> OBJECTIVE:
Both the line containing "if empty is" and the line containing "obj.matrix_parent_inverse = Matrix.Identity(4)" are to be reproduced exactly, along with every line between them, and nothing more.
____________
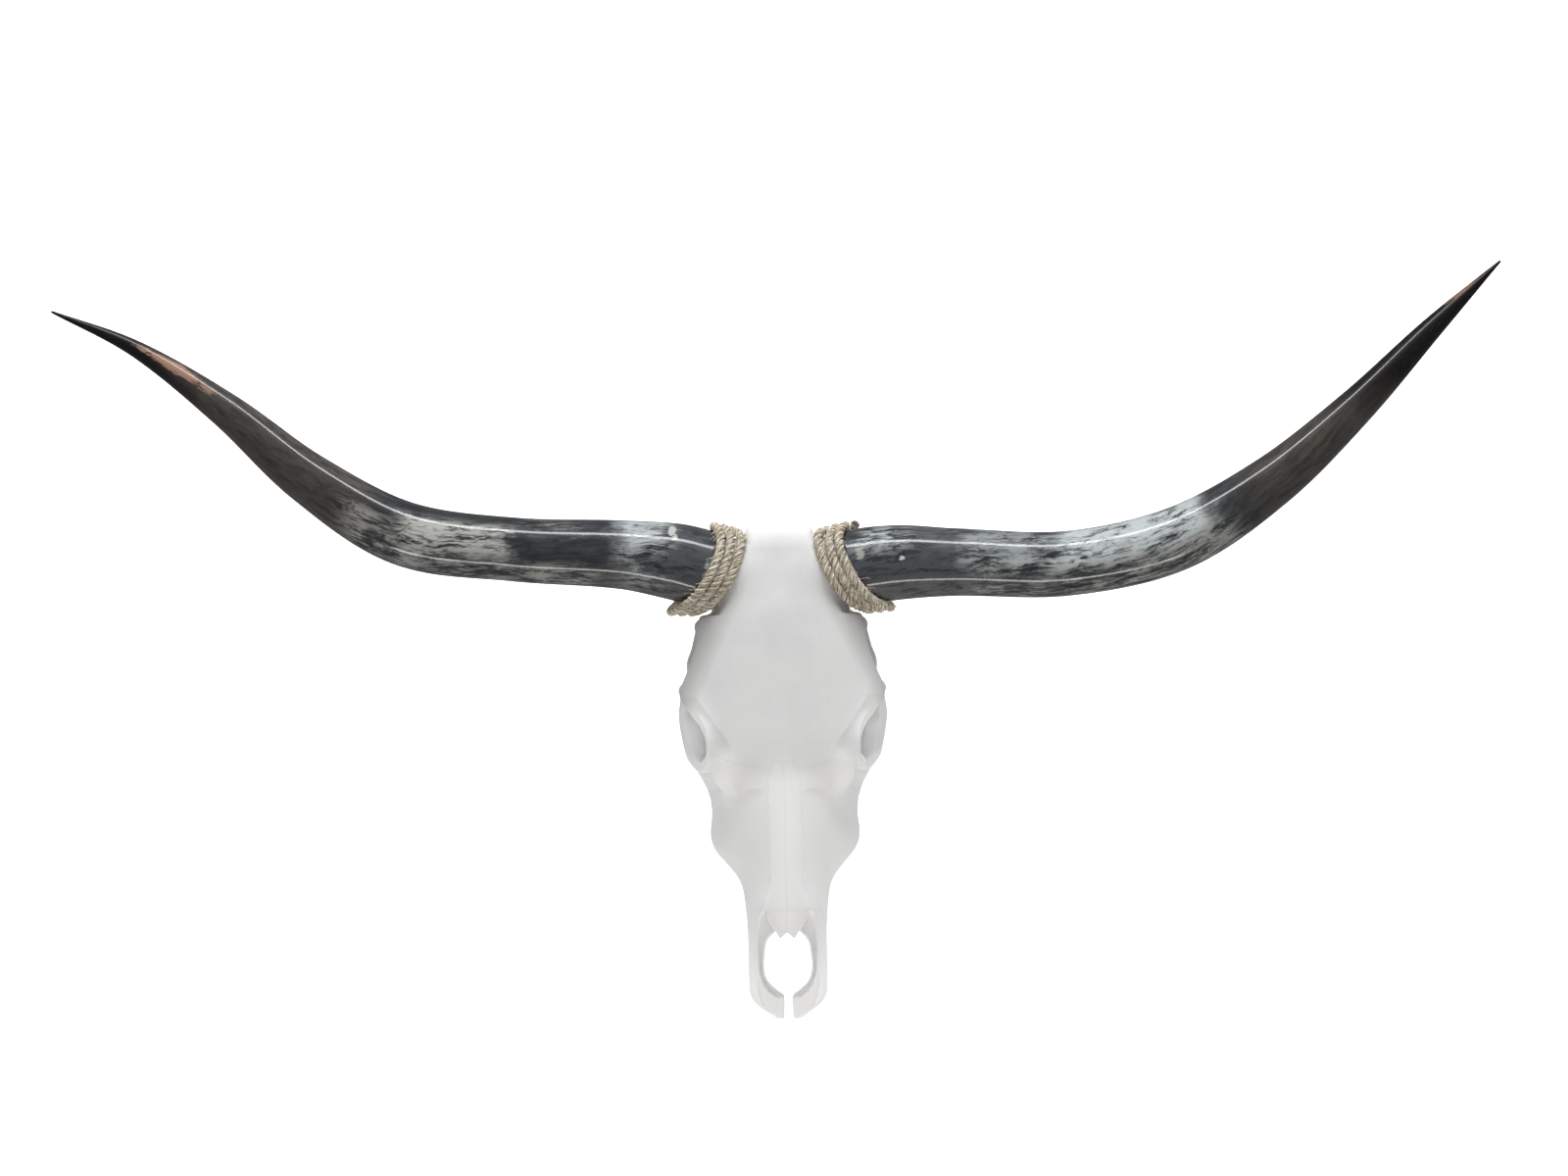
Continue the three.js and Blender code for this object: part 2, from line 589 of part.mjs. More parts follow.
/** The rope's route: rings that hug the horn core on one side and the horn on the other. */
class RopeRoute extends THREE.Curve {
  constructor(horn) {
    super();
    this.horn = horn;
    const lean = degToRad(horn.ring.lean);
    this.along = new THREE.Vector3(horn.side * cos(lean), sin(lean), 0);
    this.top = new THREE.Vector3(-horn.side * sin(lean), cos(lean), 0);
  }

  /** How far out the rope's middle would lie, turned this far round a ring's centre. */
  reach(centre, turned, out) {
    const infront = smoothstep(sin(turned), -0.7, 0.7);
    const tilt = degToRad(lerp(ROPE.back, ROPE.front, infront));
    out.copy(this.top).multiplyScalar(cos(turned));
    out.addScaledVector(this.along, -sin(tilt) * sin(turned));
    out.z = cos(tilt) * sin(turned);
    out.normalize();
    const spot = new THREE.Vector3();
    let reach = 90;
    for (let step = 0; step < 60; step += 1) {
      spot.copy(centre).addScaledVector(out, reach);
      const core = hornCore([abs(spot.x), -spot.y, spot.z]);
      const free = min(core, hornBaseDistance(spot.toArray(), this.horn)) - ROPE.radius - ROPE.clearance;
      if (free < 0.05) break;
      reach -= free * 0.7;
    }
    return reach;
  }

  getPoint(share, target = new THREE.Vector3()) {
    const shift = (share - 0.5) * ROPE.turns * ROPE.pitch;
    const centre = new THREE.Vector3(...this.horn.ring.centre).addScaledVector(this.along, shift);
    const out = new THREE.Vector3();
    const reach = this.reach(centre, 2 * PI * ROPE.turns * share, out);
    return target.copy(centre).addScaledVector(out, reach);
  }
}

function ropeSolid(horn) {
  const strand = new THREE.Shape().absarc(0, 0, ROPE.radius, 0, 2 * PI);
  return solid(new THREE.ExtrudeGeometry(strand, {
    steps: ROPE.steps * ROPE.turns,
    curveSegments: ROPE.sides / 2,
    bevelEnabled: false,
    extrudePath: new RopeRoute(horn),
  }));
}

// ---------------------------------------------------------------------------- assembly
const skull = new THREE.Group();
const half = SUTURE_GAP / 2;

const floorNormal = new THREE.Vector3(0, -sin(REST_PITCH), -cos(REST_PITCH));
const floorSpot = [0, -REST_STATION, -REST_DEPTH];
let bone = solid(simplify(boneSurface(), BONE_TRIANGLES)).subtract(halfSpace(floorSpot, floorNormal, 0));

for (const [name, horn] of Object.entries(HORNS)) {
  const outward = ringNormal(horn);
  const inward = outward.clone().negate();
  bone = bone.subtract(halfSpace(horn.ring.centre, outward, 0));
  const sheath = hornSolid(horn).subtract(halfSpace(horn.ring.centre, inward, -FIT_GAP));
  skull.add(named(`horn_${name}`, sheath, SHEATH));
  skull.add(named(`rope_${name}`, ropeSolid(horn), TWINE));
}

for (const [name, { side }] of Object.entries(HORNS)) {
  for (const [kind, region] of [
    ['nasal', nasalRegion], ['zygomatic', cheekRegion], ['premaxilla', premaxillaRegion],
  ]) {
    skull.add(named(`${kind}_${name}`, bone.intersect(region(side, -half)), BONE));
    bone = bone.subtract(region(side, half));
  }
}
skull.add(named('face', bone.intersect(faceRegion(-half)), BONE));
skull.add(named('cranium', bone.subtract(faceRegion(half)), BONE));

skull.rotation.x = REST_PITCH;
const box = new THREE.Box3().setFromObject(skull, true);
const middle = box.getCenter(new THREE.Vector3());
skull.position.set(-middle.x, -middle.y, -box.min.z);

const steerSkull = new THREE.Group();
steerSkull.add(skull);

export default steerSkull;
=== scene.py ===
import math

import bpy
import numpy as np
from mathutils import Matrix, Vector


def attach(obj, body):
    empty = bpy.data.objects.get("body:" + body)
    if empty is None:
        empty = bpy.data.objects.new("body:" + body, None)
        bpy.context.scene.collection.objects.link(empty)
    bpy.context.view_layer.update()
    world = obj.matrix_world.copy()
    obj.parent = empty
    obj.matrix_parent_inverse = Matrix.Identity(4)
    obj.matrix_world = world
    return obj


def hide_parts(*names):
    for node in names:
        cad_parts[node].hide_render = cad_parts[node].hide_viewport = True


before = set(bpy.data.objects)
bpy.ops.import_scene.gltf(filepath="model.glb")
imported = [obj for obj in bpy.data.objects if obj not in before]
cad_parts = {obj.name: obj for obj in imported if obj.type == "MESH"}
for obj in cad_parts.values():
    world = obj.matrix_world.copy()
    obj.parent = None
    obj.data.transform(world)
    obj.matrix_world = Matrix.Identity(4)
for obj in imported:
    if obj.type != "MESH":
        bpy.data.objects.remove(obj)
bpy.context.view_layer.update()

# ---------------------------------------------------------------------------- the skull's bones
# One field of distances gives the shape of the whole skull, and each bone is what lies inside
# it and inside the bone's own region, down to thin sutures.  Bleached bone, teeth joined on.
# Here x runs to the animal's left, s from poll to nose, z out of the forehead, in millimetres.
PITCH = math.radians(8)                          # the skull rests with its nose low
REST_DEPTH = 178                                 # forehead to floor at REST_STATION
REST_STATION = 50
REST_HEIGHT = REST_DEPTH * math.cos(PITCH) + REST_STATION * math.sin(PITCH)
ORIGIN = np.array([-0.002193, 0.141439, REST_HEIGHT / 1000])     # of these axes, in metres
CELL = 1.8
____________
> RESULT FOR THIS EXERCISE:
    if empty is None:
        empty = bpy.data.objects.new("body:" + body, None)
        bpy.context.scene.collection.objects.link(empty)
    bpy.context.view_layer.update()
    world = obj.matrix_world.copy()
    obj.parent = empty
    obj.matrix_parent_inverse = Matrix.Identity(4)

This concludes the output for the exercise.